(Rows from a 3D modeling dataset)
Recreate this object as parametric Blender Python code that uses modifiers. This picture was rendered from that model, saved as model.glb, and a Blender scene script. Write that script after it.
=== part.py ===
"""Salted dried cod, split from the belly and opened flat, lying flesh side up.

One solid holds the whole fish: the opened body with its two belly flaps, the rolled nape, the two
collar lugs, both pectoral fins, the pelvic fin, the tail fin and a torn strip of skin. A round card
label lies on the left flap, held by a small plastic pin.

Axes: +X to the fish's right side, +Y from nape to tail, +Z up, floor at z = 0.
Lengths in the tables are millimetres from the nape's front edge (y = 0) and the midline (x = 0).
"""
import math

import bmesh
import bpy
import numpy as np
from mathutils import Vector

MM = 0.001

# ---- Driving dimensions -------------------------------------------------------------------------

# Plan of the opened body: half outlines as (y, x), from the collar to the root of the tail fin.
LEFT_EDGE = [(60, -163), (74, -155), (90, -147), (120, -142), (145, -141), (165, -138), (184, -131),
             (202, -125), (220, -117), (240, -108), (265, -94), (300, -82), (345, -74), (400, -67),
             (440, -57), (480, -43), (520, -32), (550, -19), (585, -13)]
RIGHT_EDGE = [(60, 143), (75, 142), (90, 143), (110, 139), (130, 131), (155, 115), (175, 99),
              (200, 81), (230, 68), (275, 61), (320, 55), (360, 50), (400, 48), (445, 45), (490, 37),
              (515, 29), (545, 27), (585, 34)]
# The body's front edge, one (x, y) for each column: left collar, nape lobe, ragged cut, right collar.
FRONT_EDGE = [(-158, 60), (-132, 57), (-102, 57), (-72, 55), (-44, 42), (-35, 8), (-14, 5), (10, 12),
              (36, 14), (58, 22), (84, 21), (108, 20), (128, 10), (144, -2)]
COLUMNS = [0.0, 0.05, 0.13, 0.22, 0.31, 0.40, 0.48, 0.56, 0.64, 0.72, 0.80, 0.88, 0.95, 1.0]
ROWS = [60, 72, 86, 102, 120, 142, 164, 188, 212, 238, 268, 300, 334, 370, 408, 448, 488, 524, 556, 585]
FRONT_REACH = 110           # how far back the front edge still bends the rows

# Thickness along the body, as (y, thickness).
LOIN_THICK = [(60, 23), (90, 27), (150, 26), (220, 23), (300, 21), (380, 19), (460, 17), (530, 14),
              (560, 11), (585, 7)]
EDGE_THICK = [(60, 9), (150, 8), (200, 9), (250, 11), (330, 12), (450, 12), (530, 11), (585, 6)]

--

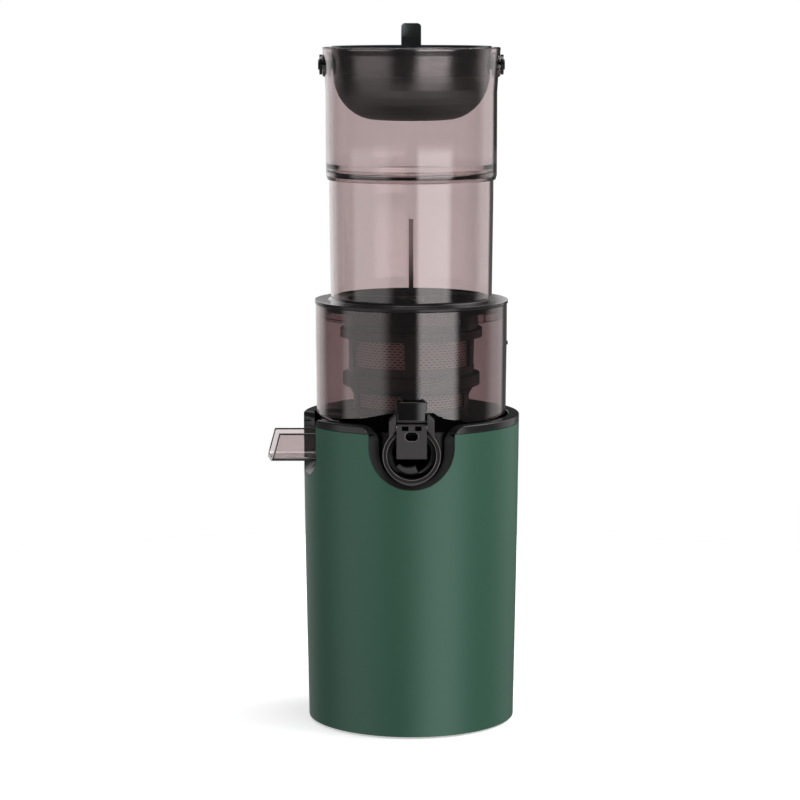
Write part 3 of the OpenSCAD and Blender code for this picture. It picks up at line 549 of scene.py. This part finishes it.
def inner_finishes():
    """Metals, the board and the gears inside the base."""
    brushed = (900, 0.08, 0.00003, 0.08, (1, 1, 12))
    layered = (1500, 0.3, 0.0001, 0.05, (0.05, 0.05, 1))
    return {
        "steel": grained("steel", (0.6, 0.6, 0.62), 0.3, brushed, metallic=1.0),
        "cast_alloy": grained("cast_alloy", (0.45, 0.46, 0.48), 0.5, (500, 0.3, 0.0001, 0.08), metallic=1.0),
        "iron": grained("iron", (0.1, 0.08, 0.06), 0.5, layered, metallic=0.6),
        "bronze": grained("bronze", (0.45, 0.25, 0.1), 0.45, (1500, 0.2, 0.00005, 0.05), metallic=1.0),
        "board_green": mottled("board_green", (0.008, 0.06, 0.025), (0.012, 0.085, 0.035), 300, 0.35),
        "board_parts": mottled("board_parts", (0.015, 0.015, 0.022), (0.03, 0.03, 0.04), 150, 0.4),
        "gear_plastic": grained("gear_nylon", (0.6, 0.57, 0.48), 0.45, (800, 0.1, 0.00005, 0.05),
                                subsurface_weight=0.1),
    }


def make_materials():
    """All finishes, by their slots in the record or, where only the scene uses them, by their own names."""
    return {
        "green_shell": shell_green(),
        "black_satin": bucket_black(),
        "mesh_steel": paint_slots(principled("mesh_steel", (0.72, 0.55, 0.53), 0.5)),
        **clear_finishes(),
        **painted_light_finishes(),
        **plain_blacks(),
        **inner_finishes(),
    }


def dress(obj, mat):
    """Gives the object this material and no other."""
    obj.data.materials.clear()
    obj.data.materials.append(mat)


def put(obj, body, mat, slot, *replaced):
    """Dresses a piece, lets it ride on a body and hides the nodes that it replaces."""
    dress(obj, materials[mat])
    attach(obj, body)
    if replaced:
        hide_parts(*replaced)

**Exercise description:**
Say only how many lines in the records carry the word "scene".

**Solution for this task:**
3